Solo lui avrebbe potuto vivere in quella parte di giungla e solo lui sarebbe riuscito a viverci completamente solo! Ricordo che ci raccontava che i rientri in Italia li viveva con una difficoltà enorme e in modo particolare il viaggio in aereo: era per lui un supplizio penitenziale.

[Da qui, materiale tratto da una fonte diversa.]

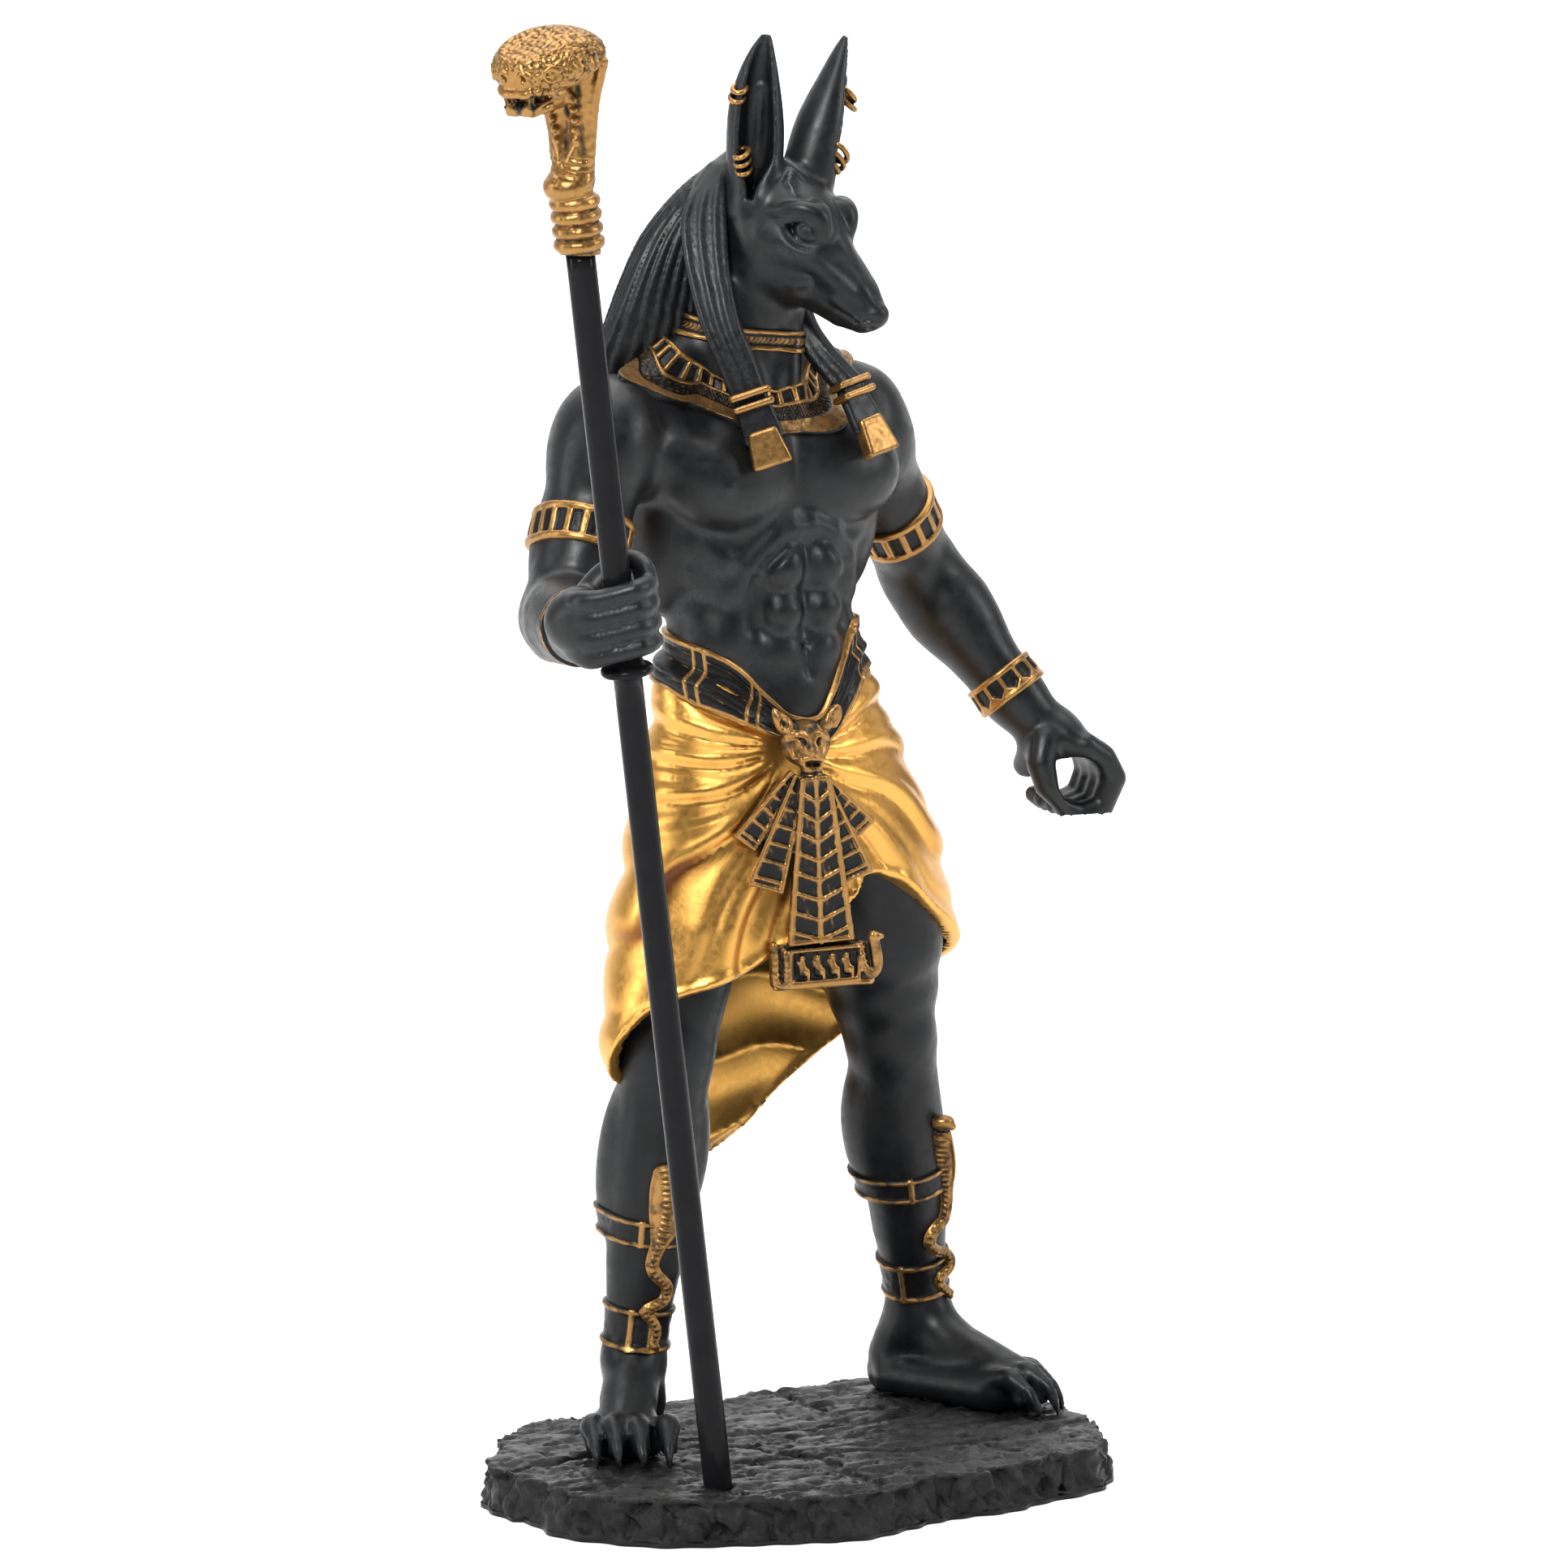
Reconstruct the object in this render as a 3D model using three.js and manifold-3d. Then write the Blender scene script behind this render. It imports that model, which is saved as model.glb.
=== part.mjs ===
// A standing jackal-headed statuette with a tall staff, cast in four pieces:
// a broken stone slab, the figure, the staff's rod and the cobra on top of it.
// Millimetres. +X is the figure's left, -Y its front, +Z up, origin under the slab.
import * as THREE from 'three';
import { mergeVertices } from 'three/addons/utils/BufferGeometryUtils.js';
import Module from 'manifold-3d';

const wasm = await Module();
wasm.setup();

// Driving sizes
const SLAB_TOP = 9.0;
const SLAB_MIDDLE = [-0.6, 2.4];
const GAP = 0.3;
const SOLE = SLAB_TOP + GAP;

const ROD_RADIUS = 2.8;
const ROD_FOOT = [-36.1, -25.2, SLAB_TOP];
const ROD_SLOPE = [-0.1695, -0.060];
const ROD_TOP = 253.4;
const SOCKET_DEPTH = 4.0;
const FLANGE_Z = 172.6;
const FLANGE_RADIUS = 5.1;

const FIGURE_CELL = 1.2;
const FINE_CELL = 1.0;
const FIGURE_FACES = 6900;
const SLAB_FACES = 780;
const COBRA_FACES = 1080;

// Skeleton
const PELVIS = [5, 16, 150];
const CHEST = [3, 16.5, 197];
const NECK = [-0.5, 19.5, 229];
const SKULL = [5, 13.5, 248];
const SHOULDER = { right: [-33.6, 17, 210.2], left: [28.6, 21.5, 208.9] };
const ELBOW = { right: [-49.4, 8.8, 176.8], left: [52.7, 31.3, 177] };
const WRIST = { right: [-62, -17, 178.2], left: [66, 17.8, 152.3] };
const HIP = { right: [-8, 16, 146], left: [18, 16.5, 146] };
const KNEE = { right: [-22.8, 11.5, 88], left: [33, 13.8, 86] };
const ANKLE = { right: [-25.6, 19.4, 27], left: [48.8, 26.4, 28] };
const TOE_DIRECTION = { right: [-0.62, -0.785], left: [0.25, -0.968] };
const LEFT_GRIP = [75, 11.8, 136];
const GRIP_RADIUS = 4.7;

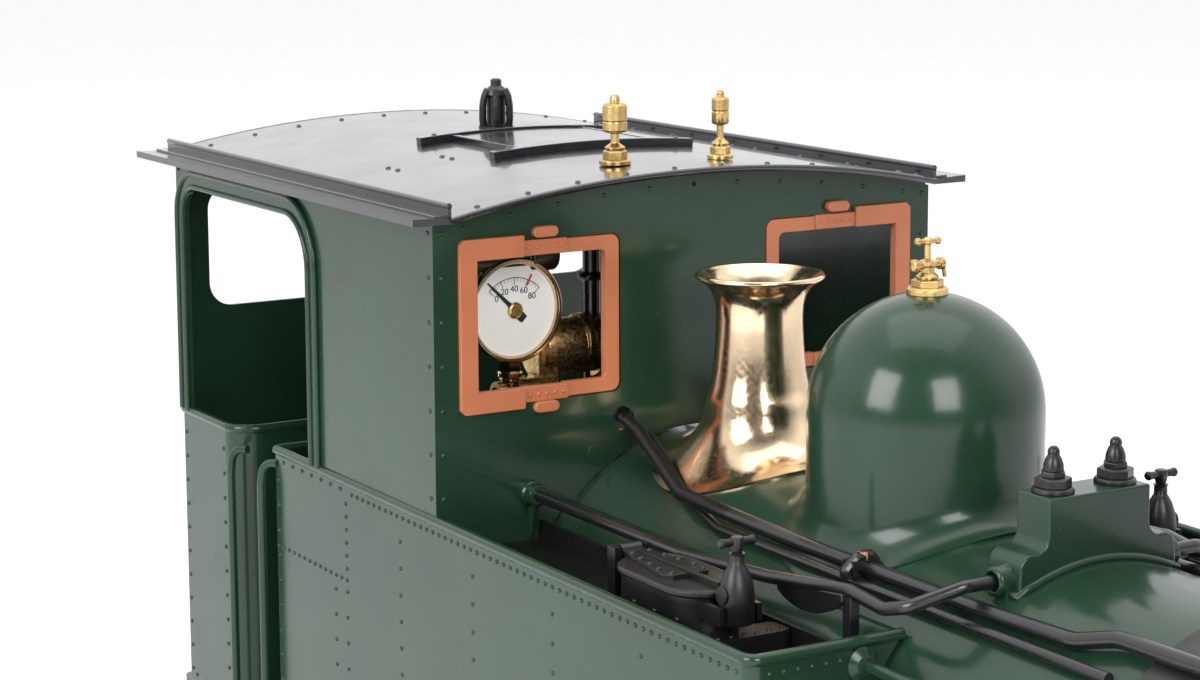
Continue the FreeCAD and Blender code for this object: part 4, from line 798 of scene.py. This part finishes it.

Stiamo parlando di un prete che per andare a celebrare un funerale fa tranquillamente 4 ore di camminata nella foresta (solo andata), senza curarsi se piove o c’e’ il sole battente o se il sentiero sia infangato, anche perché in una foresta tropicale queste sarebbero preoccupazioni inutili. Per lui e’ normale attraversare i ponti delle scimmie, così chiamati per la difficoltà nell’attraversamento, così com’e’ normale litigare con i militari che stanziano sopra il suo piccolo villaggio, tanto aver ricevuto più di una volta la promessa di una pallottola in corpo, se avesse continuato nel suo lavoro.

Per quanto io abbia molte riserve sull’evangelizzazione INDISCRIMINATA, devo ammettere che il lavoro di Padre Vittorio mi ha colpito quotidianamente in tutti quei giorni di permanenza: la determinazione, la forza e il coraggio con cui lui portava avanti il suo credo mi dava la sensazione di stare a testimoniare un valore senza tempo.

In quei giorni in cui Valeria ed io seguivamo, a fatica (fisicamente parlando), l’attività parrocchiale del padre, mi venne alla memoria una frase citata da Martin Luther King: “se un uomo non ha scoperto qualcosa per cui è disposto a morire, non è degno di vivere.”

Con Padre Vittorio quella frase prese senso, e se possibile forma.